Mary Addison is in a group home, complete with ankle bracelet.  She's been that way for a few years now.  Why?  Because at nine years old, Mary killed a baby.  Now a teenager, Mary wants out, but public opinion has already condemned her as a baby killer.  Can she ever outrun that reputation?
Mary Addision is a baby killer....allegedly.

This urban fiction novel packs a punch up until the very end for anyone listening to this.  Although this is about Mary, the listener will also get caught up in the lives of the other girls in the home, what brought them there and the hope or hopelessness they face.  9-12th grade.
 Sebastian's summer isn't going the way he thought it would.  His best friend isn't around and his mother is pressuring him to get a job.  He realizes he does need something to distract him, especially when he can't forget what happened when he picked up a gun, which makes him spiral ever downward into depression and dark thoughts.  But then Aneesa moves in and his life begins to turn around.  Too late or just in time?

Readers will get caught up in the past and present and find themselves on a roller coaster ride of Sebastian's life in this realistic fiction novel.  9-12th grade.
 Nix has spent her life on the high seas, searching for treasure, adventure and old maps.  With each map her father finds, the ship sails through time and space to travel back to that time.  Nix has been to ancient Rome and Chine to modern day New York City and Hawaii in the 19th century.  But it's one map her father is obsessed with...one that could completely change or erase Nix.  And when it's found, she has to make a difficult decision and suffer loss.

Adventure fantasy at its finest, readers will be transformed along with the narrator's voice of Nix and her other shipmates.  7th-12th grades
 Breakfast Club meets Agatha Christie's And Then There Were None in this new mystery novel.  Five teens are in after school detention.  The brain, Bronwyn; the beauty, Addy; the jock, Cooper; the criminal, Nate; and Simon the outcast.  But at the end of detention, Simon is dead and the other four are now murder suspects.  Who did it and why will drive the reader but the motive for it will push the reader over the edge.
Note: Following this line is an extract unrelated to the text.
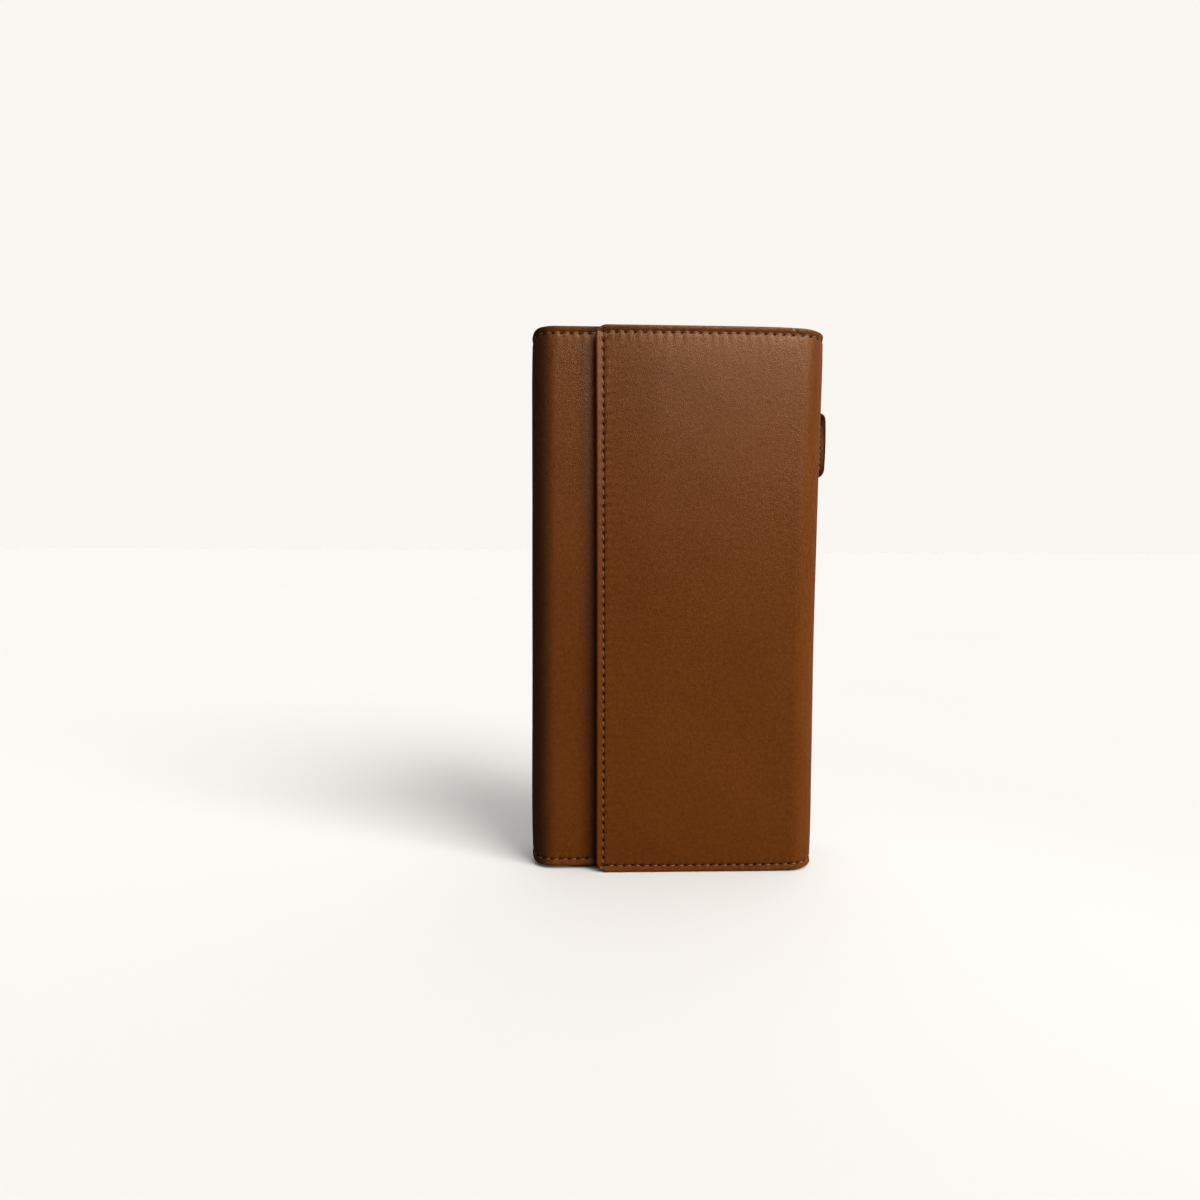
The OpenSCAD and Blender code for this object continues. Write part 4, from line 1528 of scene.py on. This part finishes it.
@dataclass
class PullTab(Assembly):
    """Leather tab of the puller, folded round the ring and turned about its own length."""

    wide: float = 7.8
    wall: float = 1.2
    twist: float = 46.0
    neck: float = 3.4
    corner: float = 3.0
    curl: float = 0.075
    bow: float = 0.25
    seam_in: float = 2.0
    loop_r: float = 0.58
    loop_wall: float = 0.55
    wire: float = 0.45

    def build(self) -> None:
        """Makes the tab with its loop, edge paint and stitches."""
        box, ring = Box.of("puller_tab"), Box.of("puller_ring")
        x, y = (ring.x0 + ring.x1) / 2, (ring.y0 + ring.y1) / 2
        bar_z = ring.z0 + self.wire
        top = bar_z - 1.1
        long = top - box.z0

        def tab(run: float, z: float, depth: float) -> Vector:
            """Place on the tab: run across it, z up from its lower end."""
            up = z / long
            turn = math.radians(self.twist) * min(1.0, max(0.0, (1.0 - up) / 0.13)) ** 0.8
            slim = 1.0 - (1.0 - self.neck / self.wide) * eased((up - 0.92) / 0.08)
            across = (run - self.wide / 2) * slim
            swell = math.sin(math.pi * min(1.0, up))
            out = depth - self.wall / 2 - self.curl * max(0.0, -across) ** 2 * swell + self.bow * swell
            return Vector((x - across * math.sin(turn) - out * math.cos(turn),
                           y + across * math.cos(turn) - out * math.sin(turn), box.z0 + z))

        a, c = self.seam_in, self.wide - self.seam_in
        rows = (StitchRow((a, 2.4), (a, long - 5.0), False, 2.2),
                StitchRow((a + 0.8, 1.8), (c - 0.8, 1.8), True, 2.2),
                StitchRow((c, 2.4), (c, long - 5.0), True, 2.2))
        relief = Relief(rows, wave=0.05, pucker=0.03, groove=0.08)
        free = frozenset((Side.START, Side.END, Side.LOW))
        sheet = Sheet("puller_tab_leather", tab, lines(self.wide, 0.3, 0.5), lines(long, 0.5, 0.5), self.wall,
                      free, self.corner, 0.4, 0.3, relief, relief)
        parts = [sheet.build(self.finishes.raw, self.finishes.flesh_with_painted_light), self._loop(x, y, bar_z, top)]
        dress(joined(parts, "puller_tab_leather"), "outer_leather", "puller", "puller_tab")
        small = Stitching(thread_l=1.7, thread_w=0.4, slit_l=0.5, slit_w=0.2, slit_in=0.0)
        threads = [small.sew("puller_tab_thread", rows, tab, self.finishes, depth=depth)
                   for depth in (0.0, self.wall)]
        dress(joined(threads, "puller_tab_thread"), "outer_leather", "puller")

    def _loop(self, x: float, y: float, bar_z: float, top: float) -> Thing:
        """Makes the strap of the tab round the ring's lower bar.

        Args:
            x: Middle of the bar along X.
            y: Middle of the bar along Y.
            bar_z: Height of the bar.
            top: Upper end of the tab.

        Returns:
            The strap.
        """
        outer = self.loop_r + self.loop_wall
        drop = bar_z - top + 0.3
        profile = Profile(-outer, -drop, 90.0, ((drop, 0.0), (math.pi * outer, -180.0), (drop, 0.0)), True)

        def strap(run: float, z: float, depth: float) -> Vector:
            """Place on the strap: run round the bar and z along it."""
            p = profile.place(run, 0, depth)
            return Vector((x + p.x, y - self.neck / 2 + z, bar_z + p.y))

        sheet = Sheet("puller_tab_loop", strap, lines(profile.length, 0.25), lines(self.neck, 0.4, 0.2),
                      self.loop_wall, SHORT_ENDS, flat=True)
        return sheet.build(self.finishes.raw)


@dataclass
class Snap(Assembly):
    """Snap fastener: a stud on the flap and a socket on the front."""

    bore: float = 2.62

    def build(self) -> None:
        """Turns both halves about the snap's axis, from outlines of radius and level."""
        stud, socket = Box.of("snap_stud"), Box.of("snap_socket")
        r, tall, bore, deep = stud.wide / 2, stud.deep, self.bore, socket.deep
        self._turned("snap_stud", stud, "flap", (
            (0.0, 0.0), (r - 0.25, 0.0), (r, 0.12), (r, 0.3), (r - 0.3, 0.45), (4.6, 0.40), (3.4, 0.42),
            (2.1, 0.5), (1.75, 0.8), (1.85, 1.15), (2.1, 1.35), (1.9, tall - 0.08), (1.4, tall), (0.0, tall)))
        self._turned("snap_socket", socket, "front", (
            (bore, 0.0), (bore + 0.35, 0.0), (3.6, 0.06), (4.8, 0.1), (r - 0.5, 0.0), (r - 0.1, 0.08),
            (r, 0.22), (r, 0.35), (3.55, 0.35), (3.55, deep), (bore, deep), (bore, 0.0)))

    def _turned(self, node: str, box: Box, body: str, outline: tuple[Pair, ...]) -> None:
        """Spins an outline about the snap's axis and dresses it.

        Args:
            node: Node that it stands for.
            box: Box of that node.
            body: Body that it rides on.
            outline: Radius and level of each point.
        """
        bm = bmesh.new()
        x, z = (box.x0 + box.x1) / 2, (box.z0 + box.z1) / 2
        verts = [bm.verts.new((x + radius, box.y0 + level, z)) for radius, level in outline]
        edges = [bm.edges.new(pair) for pair in zip(verts, verts[1:])]
        bmesh.ops.spin(bm, geom=verts + edges, cent=(x, box.y0, z), axis=(0, 1, 0), angle=math.tau, steps=48,
                       use_merge=True, use_duplicate=False)
        bmesh.ops.remove_doubles(bm, verts=bm.verts[:], dist=1e-3)
        dress(cast(bm, f"{node}_brass", self.finishes.snap, 50.0), "snap_metal", body, node)


# ---------------------------------------------------------------- studio


@dataclass
class Studio:
    """Pale floor and soft light, with the camera low in front of the standing wallet."""

    eye: Colour = (-37.22, -266.57, 114.36)
    tilt: float = -3.97
    yaw: float = -1.76
    roll: float = 0.34
    focus: float = 734.5
    frame_side: float = 1200.0
    sensor: float = 36.0
    pale: Colour = (0.956, 0.930, 0.888)
    lamp: Colour = (1.0, 0.985, 0.955)
    sky: Colour = (1.0, 0.985, 0.96)
    gloom: float = 0.03
    # Direction, strength and power of each glow of the surroundings
    glows: tuple[tuple[Colour, float, float], ...] = (
        ((0.30, -0.05, 0.95), 1.75, 2.0),
        ((-0.15, 0.98, 0.12), 0.35, 1.0),
    )

    def build(self) -> None:
        """Makes the floor, the lights, the surroundings and the camera."""
        bm = bmesh.new()
        bmesh.ops.create_grid(bm, x_segments=2, y_segments=2, size=40.0)
        finished(bm, "studio_floor", PaperFinish("studio_paper").make())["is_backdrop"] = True
        self._lights()
        self._surroundings()
        self._camera()

    def _lights(self) -> None:
        """A broad key, a side light that fades across the flap, and a softbox for the sheen."""
        key = self._light("key", "SUN", 3.4, (0.0, 0.0, 0.0), (0.0, 0.0, 0.0))
        key.data.angle = math.radians(38)
        key.rotation_euler = (math.radians(48), 0.0, math.radians(46))
        side = self._light("side_spot", "SPOT", 7.0, (0.42, -0.26, 0.10), (0.0, 0.0, 0.115))
        side.data.spot_size = math.radians(40)
        side.data.spot_blend = 0.5
        side.data.shadow_soft_size = 0.06
        side.visible_glossy = False
        sheen = self._light("top_softbox", "AREA", 14.0, (0.29, -0.61, 0.60), (0.0, 0.0, 0.17))
        sheen.data.shape = "RECTANGLE"
        sheen.data.size, sheen.data.size_y = 0.5, 0.3
        sheen.visible_diffuse = False

    def _light(self, name: str, kind: str, power: float, place: Colour, aim: Colour) -> Thing:
        """Adds a light that looks from its place at a point.

        Args:
            name: Name of the light.
            kind: Blender's kind of light.
            power: Its strength.
            place: Where it stands, in metres.
            aim: The point that it looks at.

        Returns:
            The light's object.
        """
        light = bpy.data.lights.new(name, kind)
        light.energy = power
        light.color = self.lamp
        made = bpy.data.objects.new(name, light)
        made.location = place
        made.rotation_euler = (Vector(aim) - Vector(place)).to_track_quat("-Z", "Y").to_euler()
        bpy.context.scene.collection.objects.link(made)
        return made

    def _surroundings(self) -> None:
        """Pale surroundings that light the wallet from overhead and from behind."""
        world = bpy.data.worlds.new("studio")
        world.use_nodes = True
        bpy.context.scene.world = world
        net = Net(world.node_tree)
        sky = net.tree.nodes["Background"]
        where = net.node("TexCoord").outputs["Generated"]
        glow: object = self.gloom
        for way, strength, power in self.glows:
            facing = net.node("VectorMath", where, Vector(way).normalized(), operation="DOT_PRODUCT")
            lobe = net.maths("POWER", net.maths("MAXIMUM", facing.outputs["Value"], 0.0), power)
            glow = net.plus(net.times(lobe, strength), glow)
        net.feed(sky.inputs["Strength"], glow)
        net.feed(sky.inputs["Color"], self.sky)
        net.shown_apart(sky, net.node("Background", self.pale), "World Output")

    def _camera(self) -> None:
        """Camera in front of the wallet, a little to the left of its middle."""
        camera = bpy.data.cameras.new("camera")
        camera.sensor_width = self.sensor
        camera.lens = self.sensor * self.focus / self.frame_side
        camera.clip_start = 0.01
        camera.clip_end = 200.0
        made = bpy.data.objects.new("camera", camera)
        scene = bpy.context.scene
        scene.collection.objects.link(made)
        turn = (Matrix.Rotation(math.radians(self.yaw), 4, "Z")
                @ Matrix.Rotation(math.radians(90 + self.tilt), 4, "X")
                @ Matrix.Rotation(math.radians(self.roll), 4, "Z"))
        made.matrix_world = Matrix.Translation(Vector(self.eye) * MM) @ turn
        scene.camera = made
        scene.view_settings.view_transform = "Standard"


# ---------------------------------------------------------------- assembly


def main() -> None:
    """Builds every sub-assembly in order."""
    logging.basicConfig(level=logging.INFO, format="%(name)s %(message)s", stream=sys.stdout)
    finishes = Finishes()
    for assembly in (Hide, Linings, CardPockets, Divider, CoinPocket, Zip, PullTab, Snap):
        assembly(finishes).build()
    Studio().build()
    bpy.context.view_layer.update()
    boxes = {"cad": CAD_BOX, "visual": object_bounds()}
    {key: [list(low), list(high)] for key, (low, high) in boxes.items()}


if __name__ == "__main__":
    main()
This relies on four different narrators who bring to life not only the characters, but the story behind each one, including personal lives and secrets.  9-12th grade.
 These tales will delight and enthrall readers who enjoy listening to fantastical creatures and peculiar people.  Made up as a sort of fairy tale-like anthology, readers will meet all types of people including a man who turns into an island; the first person who can transform into a bird; people who can grow their limbs back over and over and lonely giants, each tale is a mixture or whimsy and wonder with a little horror mixed in.

If you know the origins of fairy tales, this book will delight you with the morals each tale has in its own dark and delightful way.  7th-12th grade.
Reminiscent of fairy tales, this novel is about two very different girls.  Mina is beautiful and fragile-looking, but is far from it.  Living with a glass heart, she is able to manipulate glass and mirrors to make her way to the throne.  Lynet is the replica of her mother, the dead queen and is constantly surrounded by the king's protectiveness for his only daughter.  Ever the daredevil, little does she know the power she wields on her own that far surpasses what she can do.

A little Snow White, a little Rapunzel, this fantasy novel will delight readers of the genre, especially when they heard two different voices in alternating chapters recall events through completely different lenses.  7th-12th grade. 


Here are reasons why audiobooks should be in the library collection:

1. There are just some students who don't like to "read" so give them an option
2. Some people like to listen and read at the same time (great for struggling readers)
3. Long road trips by bus for extra-curricular (just sayin')
4. These are great examples of prose and poetry for UIL events
5. Use snippets of the books during a booktalk.  Let the characters talk to the kids instead
6. They may be more expensive but the library owns them for perpetuity!
7. Comes in many different options from playaways to digital to CD so technology doesn't have to be a barrier

SO...if you were like me, then yes, you should definitely try it at least once.  But beware, you'll get hooked!

Happy reading (with both your eyes and ears!)

2 comments:

Kristi Starr said...

And sometimes it's a matter of experiencing it differently. A good narrator can bring a story to life better, sometimes, than just looking at the words. I'm currently listening to John Green's Turtles All the Way Down, and I think it makes me "see" Aza differently than reading about her would. Listening to Jason Reynolds read Long Way Down also magnified the experience.
And while, yes, when driving on a long road trip is a great time to listen, I download audiobooks for my relatively brief commutes to and from work. Then on the days I find myself on an elliptical or treadmill, I strongly prefer audiobooks to music. And if paired with a physical copy - reading when I can, listening when I can't read - it gets me through faster.

sandraca said...

I’ve been listening to audio for years on my commute and when doing household chores. Starting with cassette tapes, I would often have to rewind when I found my thoughts drifting. I don’t need to do that as much anymore I believe our students can become better listeners through audiobooks.